Sooner or later you will hand your software to someone else: a new agency, an in-house team, a freelancer. It is one of the riskiest moments in a product's life, because handoffs done badly trigger a full rebuild, and you pay for the same product twice. Here is how to avoid that.
The short answer
A handoff goes wrong when the new team cannot understand or run what they inherited, so they start over. You prevent it by handing off three things: clear documentation, a codebase that runs out of the box, and ownership of all the accounts. Build with handoff in mind and any team can keep going.
Why handoffs trigger rebuilds
When a new team opens an unfamiliar project with no docs, undocumented decisions, and tangled code, understanding it can take longer than rebuilding it. So they recommend a rewrite. That is not always them padding the bill; often it is genuinely faster for them. Either way, you eat the cost of building the product again.
The root cause is almost always the same: the original work was never built to be handed off.
The handoff checklist
Whether you are leaving a developer or onboarding a new team, get these in place:
- Documentation. What the product does, how it is structured, the data model, and the decisions behind it. A README that explains how to set up, run, and deploy it locally.
- A runnable codebase. The new team should be able to clone it and run it without a scavenger hunt. If it does not run on day one, trust erodes immediately.
- Account and credential ownership. Hosting, database, domain, and repository should live under your organization, not an individual's personal accounts. Set this up from the start and there is nothing to transfer at the end.
- A knowledge transfer. A walkthrough or recorded session covering the why, not just the what. Keep the outgoing person reachable for a short window.
- A clear scope and state. What is done, what is not, and what is in progress, so nothing falls through the cracks.
What "good" looks like
A clean handoff feels boring: the new team clones the repo, runs it, reads the docs, and starts shipping changes within days, without asking to rebuild. That only happens when the product was built to be understood by someone who was not there when it was made.

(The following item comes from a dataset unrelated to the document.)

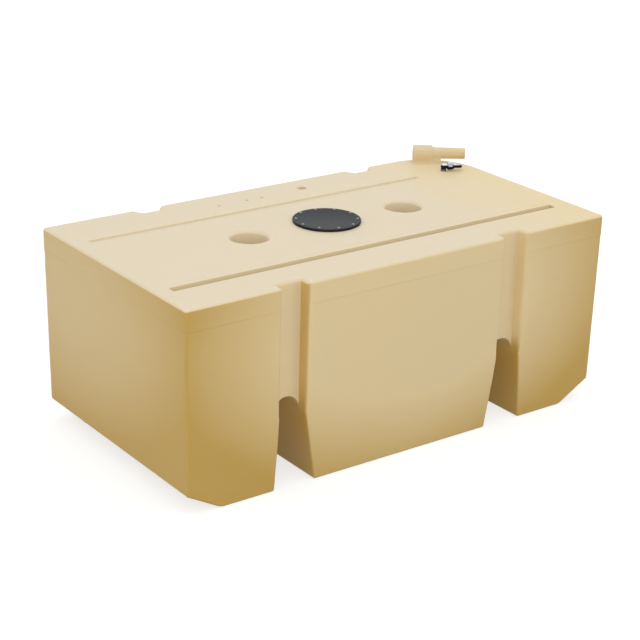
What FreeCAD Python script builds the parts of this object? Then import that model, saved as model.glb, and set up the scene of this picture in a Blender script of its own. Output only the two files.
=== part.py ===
import FreeCAD, Part
import math
import os
import Sketcher

# A one-piece moulded polyethylene fuel tank, lying with its length along X.
# The origin is the middle of the underside, +Z is up and -Y is the front.
# The moulding is a hollow shell of even wall, divided here into the panels,
# channels, tunnels and wells it is made up of, which meet face to face.

# The body of the tank.
tank_length = 1430
tank_width = 755
tank_height = 580
rim_height = 62
rim_step = 3
draft_inset = 4
wall = 8
corner_radius = 185
corner_piece_margin = 12
upright_edge_radius = 16
top_edge_radius = 13
end_slope_run = 106
end_slope_rise = 59
# The two straps: channels down the front and back, tunnels underneath.
strap_from_end = 336
tunnel_width = 82
tunnel_inner_spread = 75
tunnel_outer_spread = 55
tunnel_spring = 210
front_channel_mouth = 84
front_channel_floor = 82
front_channel_depth = 40
back_channel_mouth = 84
back_channel_floor = 58
back_channel_depth = 29
# The two wells in the top.
well_offset = 267
well_mouth_radius = 58
well_radius = 54
well_lip_depth = 8
well_depth = 120
# The long grooves that stiffen the top.
front_groove_from_front = 134.5
front_groove_width = 20
front_groove_ledge = 48
front_groove_left_margin = 47
front_groove_right_margin = 69
front_groove_depth = 14
front_groove_draft = 3
front_groove_ledge_depth = 2
back_groove_from_back = 174.5
back_groove_width = 18
back_groove_draft = 5
back_groove_left_margin = 53
back_groove_right_margin = 232
back_groove_depth = 6
# The round inspection plate.
plate_x = -8
plate_y = 2
plate_radius = 98
plate_thickness = 6
plate_gasket_thickness = 2
plate_opening_radius = 70
plate_screw_circle = 88
plate_screw_hole = 3
plate_screw_count = 10
plate_angle = 4
# The filler: a collar and pipe lying on the top at the rounded corner.
filler_from_end = 108
filler_from_back = 49.5
filler_angle = -37
filler_axis_height = 30
collar_radius = 24
collar_length = 61
saddle_width = 34
pipe_radius = 18
spout_radius = 17
spout_length = 25
pipe_length = 78
pipe_bore_radius = 13.5
web_width = 32
web_length = 28
# The vent: an elbow with a nut and a hose tail.
vent_from_end = 115
vent_from_back = 162.5
vent_angle = -25
vent_axis_height = 15
vent_body_radius = 9
vent_cap = 1.5
vent_arm_length = 12
vent_nut_across = 22
vent_nut_length = 20
vent_tail_radius = 8
vent_tail_length = 26
vent_bore_radius = 5
# The threaded hole at the back.
fitting_x = 116
fitting_from_back = 77.5
fitting_radius = 20
fitting_bore_radius = 14
fitting_depth = 24
# Room that the cutting shapes run past the faces they open.
overrun = 20

V = FreeCAD.Vector
X_DIR = V(1, 0, 0)
Y_DIR = V(0, 1, 0)
Z_DIR = V(0, 0, 1)
LYING = FreeCAD.Rotation(Z_DIR, X_DIR)
FRONT_VIEW = FreeCAD.Rotation(X_DIR, 90)
END_VIEW = FreeCAD.Rotation(V(1, 1, 1), 120)
STRAP_LINE = "(Sizes.tank_length / 2 - Sizes.strap_from_end)"
FITTING_LINE = "Sizes.tank_width / 2 - Sizes.fitting_from_back"
PAST_BOTH_ENDS = "Sizes.tank_length + 2 * Sizes.overrun"

doc = FreeCAD.newDocument("FuelTank")
sheet = doc.addObject("Spreadsheet::Sheet", "Sizes")
named_sizes = [(name, value) for name, value in globals().items()
               if isinstance(value, (int, float))]
for row, (name, value) in enumerate(named_sizes, 1):
    sheet.set("A%d" % row, str(value))
    sheet.setAlias("A%d" % row, name)
doc.recompute()

made_nodes = []


def number(formula):
    """The value of a formula in the sheet's sizes, for a sketch's first points."""
    worked_out = sheet.evalExpression(formula)
    return float(getattr(worked_out, "Value", worked_out))


def bind(obj, pairs):
    for prop, formula in pairs:
        obj.setExpression(prop, formula)
    return obj


def box(name, x_low, x_high, y_low, y_high, z_low, z_high):
    block = doc.addObject("Part::Box", name)
    return bind(block, [
        ("Length", "(%s) - (%s)" % (x_high, x_low)),
        ("Width", "(%s) - (%s)" % (y_high, y_low)),
        ("Height", "(%s) - (%s)" % (z_high, z_low)),
        ("Placement.Base.x", x_low),
        ("Placement.Base.y", y_low),
        ("Placement.Base.z", z_low),
    ])


def turned(obj, turn):
    """Lay an upright primitive down and swing it round by an angle."""
    obj.Placement.Rotation = FreeCAD.Rotation(Z_DIR, float(turn)).multiply(LYING)
    return obj


def drum(name, radius, length, x_pos, y_pos, z_pos):
    upright = doc.addObject("Part::Cylinder", name)
    return bind(upright, [
        ("Radius", radius),
        ("Height", length),
        ("Placement.Base.x", x_pos),
        ("Placement.Base.y", y_pos),
        ("Placement.Base.z", z_pos),
    ])


def fitting_spot(fitting):
    """Where the filler or the vent stands, kept from the right end and the back."""
    return ("Sizes.tank_length / 2 - Sizes.%s_from_end" % fitting,
            "Sizes.tank_width / 2 - Sizes.%s_from_back" % fitting)


def fuse(name, shapes):
    joined = doc.addObject("Part::MultiFuse", name)
    joined.Shapes = shapes
    joined.Refine = True
    return joined


def cut(name, base, tool):
    left = doc.addObject("Part::Cut", name)
    left.Base = base
    left.Tool = tool
    left.Refine = True
    return left


def common(name, first, second):
    shared = doc.addObject("Part::MultiCommon", name)
    shared.Shapes = [first, second]
    shared.Refine = True
    return shared


def mirrored(name, source):
    twin = doc.addObject("Part::Mirroring", name)
    twin.Source = source
    twin.Normal = X_DIR
    return twin


def node(label, obj):
    obj.Label = label
    made_nodes.append(obj)
    return obj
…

Build for handoff from day one
This is a core reason a product simulation is structured the way it is. The deliverable is not just code; it is a documented, runnable foundation with the accounts and database set up to be owned by you. It is built, from the start, to be handed to any team, in-house, agency, or freelance, who can pick it up and continue instead of starting over.
If you want a foundation your future team can actually build on, start a project and you will get a clear, flat-rate scope first.
Sources
Frequently asked
Why does every new dev team want to rewrite the code?
Usually because they cannot understand what exists. With no documentation and tangled code, reverse-engineering someone else's work is slower than starting over, so they push to rebuild, and you pay twice.
What is the most overlooked part of a handoff?
Account and credential ownership. If the code, hosting, and database are tied to an individual developer's accounts, you do not really control your own product. Set everything up under your organization from day one.
How do I prevent a painful handoff?
Build for handoff from the start: clear documentation, a runnable setup, and accounts in your name. A product that is documented and runs on day one is one any team can continue.